Mémoire et sentiments
Pour entrevoir l'emprise qu'une exploitation peut avoir, il faut revenir, pour la Ferme du Val d'Osseux, en 1872. Créée à cette date, elle est depuis dans la famille Loisy… Jean-Paul Loisy, 68 ans, papa de Rose-Marie et installé en 1983, souligne : « je suis né là, j'ai fait mes premiers pas dans l'étable, comme nos enfants avec Nadine, et comme nos petits-enfants… De mémoire, tout le monde a grandi ici. Le lien avec ce lieu est donc bien plus que professionnel ». Chargée des rires et des souvenirs de chacun, la Ferme du Val d'Osseux a donc une résonance singulière se déclinant de manière différente pour chacun. Pour Rose-Marie c'est un instant spécifique : « j'avais une dizaine d'années et je jouais avec Filou, notre chien, au bord de la rivière.
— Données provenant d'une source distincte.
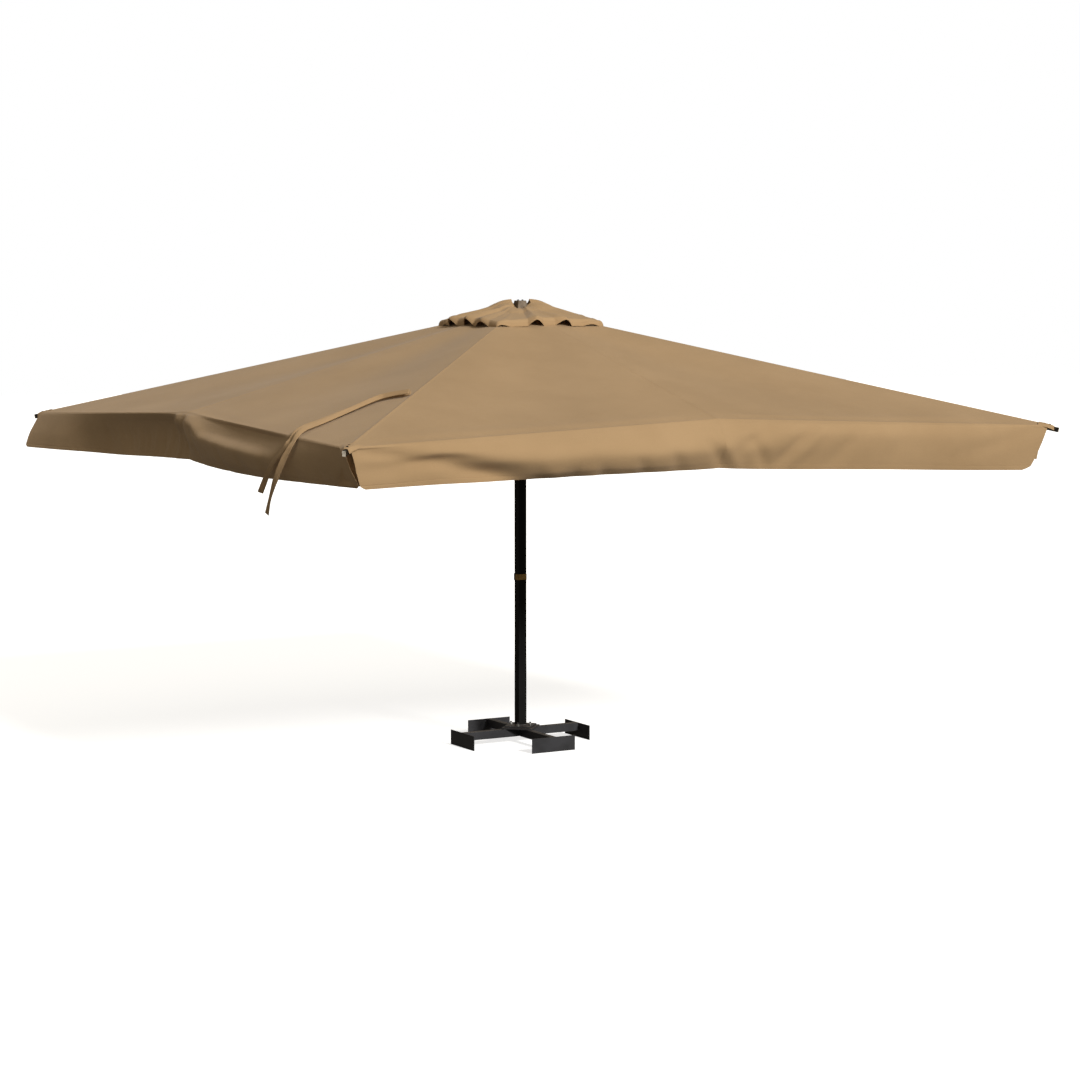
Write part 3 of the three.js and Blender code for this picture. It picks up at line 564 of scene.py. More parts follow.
def canvas_material(name, lit, deep):
    """Canvas: cloudy dye, weave, stitched seams at the ribs, and a hem at the lower edge.
    The UV map Weave is the cloth in metres; Edges holds the distances to seam and hem."""
    material = bpy.data.materials.new(name)
    material.use_nodes = True
    tree = material.node_tree
    cloth = tree.nodes["Principled BSDF"].inputs
    woven, edges = tree.nodes.new("ShaderNodeUVMap"), tree.nodes.new("ShaderNodeUVMap")
    woven.uv_map, edges.uv_map = "Weave", "Edges"
    apart = tree.nodes.new("ShaderNodeSeparateXYZ")
    tree.links.new(edges.outputs[0], apart.inputs[0])
    weave = tree.nodes.new("ShaderNodeGroup")
    weave.node_tree = weave_group
    weave.inputs["Threads"].default_value = THREADS
    tree.links.new(woven.outputs[0], weave.inputs["Vector"])

    clouds = noise(tree, tree.nodes.new("ShaderNodeTexCoord").outputs["Object"], 1.7, 5.0)
    clouds.inputs["Roughness"].default_value = 0.62
    colour = mixed(tree, ranged(tree, clouds.outputs["Fac"], 0.3, 0.7), deep, lit)
    grain = ranged(tree, weave.outputs["Shade"], to_low=0.93, to_high=1.05)
    colour = mixed(tree, 1.0, colour, grain, blend="MULTIPLY")
    lines = []
    for axis, at, width, depth in (
        ("X", 0.0085, 0.0016, 0.05),
        ("X", 0.0045, 0.0011, 0.03),
        ("Y", 0.0250, 0.0016, 0.22),
        ("Y", 0.0030, 0.0030, 0.16),
    ):
        line = tree.nodes.new("ShaderNodeGroup")
        line.node_tree = line_group
        for socket, value in (("Place", at), ("Width", width), ("Distance", apart.outputs[axis])):
            fed(tree, line.inputs[socket], value)
        lines.append(line.outputs["Line"])
        shade = calc(tree, "MULTIPLY", lines[-1], depth)
        colour = mixed(tree, shade, colour, (0.42, 0.34, 0.25, 1.0), blend="MULTIPLY")
    fed(tree, cloth["Base Color"], colour)
    fed(tree, cloth["Roughness"], ranged(tree, weave.outputs["Height"], to_low=0.94, to_high=0.76))
    cloth["Sheen Weight"].default_value = 0.10
    cloth["Sheen Roughness"].default_value = 0.5
    cloth["Specular IOR Level"].default_value = 0.22
    stitched = calc(tree, "ADD", lines[0], lines[2])
    sunk = calc(tree, "MULTIPLY_ADD", stitched, -1.5, weave.outputs["Height"])
    fed(tree, cloth["Normal"], relief(tree, sunk, 0.0004, 0.55))
    return material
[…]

Ce moment a gravé un sentiment de liberté et de symbiose simple avec la nature qui résume finalement assez bien ce qu'est cet endroit pour moi ». Pour sa mère, Nadine, 63 ans et installée en 1993, c'est « la vision du jardin le matin avant la journée de travail… » avant de s'accorder avec Jean-Paul : « les naissances ! C'est un moment de grâce et de renouvellement de la vie qui déclenche une émotion inexplicable ». Avec une grande pudeur, ils évoquent également les fins de repas de famille se terminant en chanson… des sons faisant obligatoirement écho à ceux des machines agricoles en action dans les champs, aux beuglements des vaches ou aux interpellations des clients, pour une raison simple : « La maison et les bâtiments sont imbriqués » pointe Jean-Paul Loisy. Il précise : « C'est un point à avoir à l'œil car pour la vente de la ferme : l'un ne va pas sans l'autre. Mais, nous devions en discuter avec nos filles avant de prendre une décision, ce que Rose-Marie a d'ailleurs filmé ».
Un long cheminement
Avec un début de réflexion entamée en 2015, la transmission de la ferme a pris forme assez récemment, comme le détaille Rose-Marie : « entre le moment où mes parents ont commencé à nous en parler et la concrétisation de l'annonce, il y a eu énormément de temps et d'étapes ». Ces dernières, abordées dans le documentaire, sont diverses comme l'expliquent Jean-Paul et Nadine : « nous devions avoir une idée précise de la valeur de la ferme. Il fallait donc un diagnostic, que nous avons établi avec la Chambre d'agriculture de la Nièvre. Cela est très chronophage, car de nombreux documents sont à apporter. Ce diagnostic nous a également permis de cibler les éléments à modifier avant de mettre une annonce en ligne. Par exemple, nous avons engagé des travaux pour le système électrique et nous avons effectué un très grand tri dans le matériel qui avait été conservé mais qui ne servait plus depuis des années. Cela demande une certaine organisation car ces tâches s'ajoutent à d'autres : calcul des indemnités de retraites, réfection de la nouvelle maison, travail quotidien (pansage des animaux, confection des fromages, ventes sur les marchés et à la ferme) ; le tout sans compter les imprévus ». Finalement bien plus qu'un documentaire, c'est véritablement une tranche de vie passionnée qui est partagée, avec émotion et douceur. Si Jean-Paul réagit dans le film : « la paille est rentrée, il pleut, on vend la ferme », l'aventure du métier ne s'arrête pas là, car Gabriel, le petit dernier de la famille semble vouer un amour à la profession… Haut comme trois pommes, il a encore le temps de ramasser celles du verger de ses grands-parents pendant quelques étés avant de choisir le chemin qu'il empruntera… Si la reprise de la ferme du Val d'Osseux est imminente, Jean-Paul et Nadine Loisy vont emménager dans une autre maison à Rouy adjacente à une parcelle qu'ils viennent d'acquérir pour lancer un projet d'agroforesterie, déjà plantée de plus de 120 arbres fruitiers – dont une partie des plantations fut réalisée avec l'aide des enfants de l'école du bourg. Ils concluent : « Notre métier ne peut pas perdurer sans partage… et le film de Rose-Marie résume cela ». Finalement, c'est peut-être là une des réponses au renouvellement des générations : la transmission d'un amour quasi indicible pour une profession aux ramifications tentaculaires dans le cœur de ceux qui la côtoient.